**Data excerpt**
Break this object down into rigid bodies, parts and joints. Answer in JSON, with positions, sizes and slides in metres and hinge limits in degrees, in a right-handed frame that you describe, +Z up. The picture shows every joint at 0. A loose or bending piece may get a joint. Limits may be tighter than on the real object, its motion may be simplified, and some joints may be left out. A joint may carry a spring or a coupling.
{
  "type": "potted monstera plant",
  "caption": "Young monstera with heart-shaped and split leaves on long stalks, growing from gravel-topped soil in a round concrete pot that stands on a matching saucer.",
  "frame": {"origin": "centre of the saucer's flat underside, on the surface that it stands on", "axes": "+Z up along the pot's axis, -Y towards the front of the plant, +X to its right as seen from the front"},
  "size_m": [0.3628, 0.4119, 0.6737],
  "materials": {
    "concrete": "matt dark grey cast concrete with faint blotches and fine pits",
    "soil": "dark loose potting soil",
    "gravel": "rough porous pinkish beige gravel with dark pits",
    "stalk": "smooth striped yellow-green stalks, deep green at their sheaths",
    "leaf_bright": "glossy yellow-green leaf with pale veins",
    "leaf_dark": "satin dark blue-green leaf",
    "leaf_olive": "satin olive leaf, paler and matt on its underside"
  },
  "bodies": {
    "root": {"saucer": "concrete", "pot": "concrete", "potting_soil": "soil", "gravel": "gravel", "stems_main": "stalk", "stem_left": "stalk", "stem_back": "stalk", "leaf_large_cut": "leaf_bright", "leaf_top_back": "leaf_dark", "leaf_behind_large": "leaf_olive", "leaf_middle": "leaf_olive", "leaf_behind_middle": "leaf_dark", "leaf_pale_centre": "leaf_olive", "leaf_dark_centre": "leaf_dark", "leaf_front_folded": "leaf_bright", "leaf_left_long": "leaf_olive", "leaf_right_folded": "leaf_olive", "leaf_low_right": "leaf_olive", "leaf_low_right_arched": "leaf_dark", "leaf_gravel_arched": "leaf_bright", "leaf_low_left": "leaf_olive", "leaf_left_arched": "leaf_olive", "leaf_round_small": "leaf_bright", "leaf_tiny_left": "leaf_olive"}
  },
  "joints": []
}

**Task to complete**
Please output the entire listing exactly as it stands.

**Correct output**
Break this object down into rigid bodies, parts and joints. Answer in JSON, with positions, sizes and slides in metres and hinge limits in degrees, in a right-handed frame that you describe, +Z up. The picture shows every joint at 0. A loose or bending piece may get a joint. Limits may be tighter than on the real object, its motion may be simplified, and some joints may be left out. A joint may carry a spring or a coupling.
{
  "type": "potted monstera plant",
  "caption": "Young monstera with heart-shaped and split leaves on long stalks, growing from gravel-topped soil in a round concrete pot that stands on a matching saucer.",
  "frame": {"origin": "centre of the saucer's flat underside, on the surface that it stands on", "axes": "+Z up along the pot's axis, -Y towards the front of the plant, +X to its right as seen from the front"},
  "size_m": [0.3628, 0.4119, 0.6737],
  "materials": {
    "concrete": "matt dark grey cast concrete with faint blotches and fine pits",
    "soil": "dark loose potting soil",
    "gravel": "rough porous pinkish beige gravel with dark pits",
    "stalk": "smooth striped yellow-green stalks, deep green at their sheaths",
    "leaf_bright": "glossy yellow-green leaf with pale veins",
    "leaf_dark": "satin dark blue-green leaf",
    "leaf_olive": "satin olive leaf, paler and matt on its underside"
  },
  "bodies": {
    "root": {"saucer": "concrete", "pot": "concrete", "potting_soil": "soil", "gravel": "gravel", "stems_main": "stalk", "stem_left": "stalk", "stem_back": "stalk", "leaf_large_cut": "leaf_bright", "leaf_top_back": "leaf_dark", "leaf_behind_large": "leaf_olive", "leaf_middle": "leaf_olive", "leaf_behind_middle": "leaf_dark", "leaf_pale_centre": "leaf_olive", "leaf_dark_centre": "leaf_dark", "leaf_front_folded": "leaf_bright", "leaf_left_long": "leaf_olive", "leaf_right_folded": "leaf_olive", "leaf_low_right": "leaf_olive", "leaf_low_right_arched": "leaf_dark", "leaf_gravel_arched": "leaf_bright", "leaf_low_left": "leaf_olive", "leaf_left_arched": "leaf_olive", "leaf_round_small": "leaf_bright", "leaf_tiny_left": "leaf_olive"}
  },
  "joints": []
}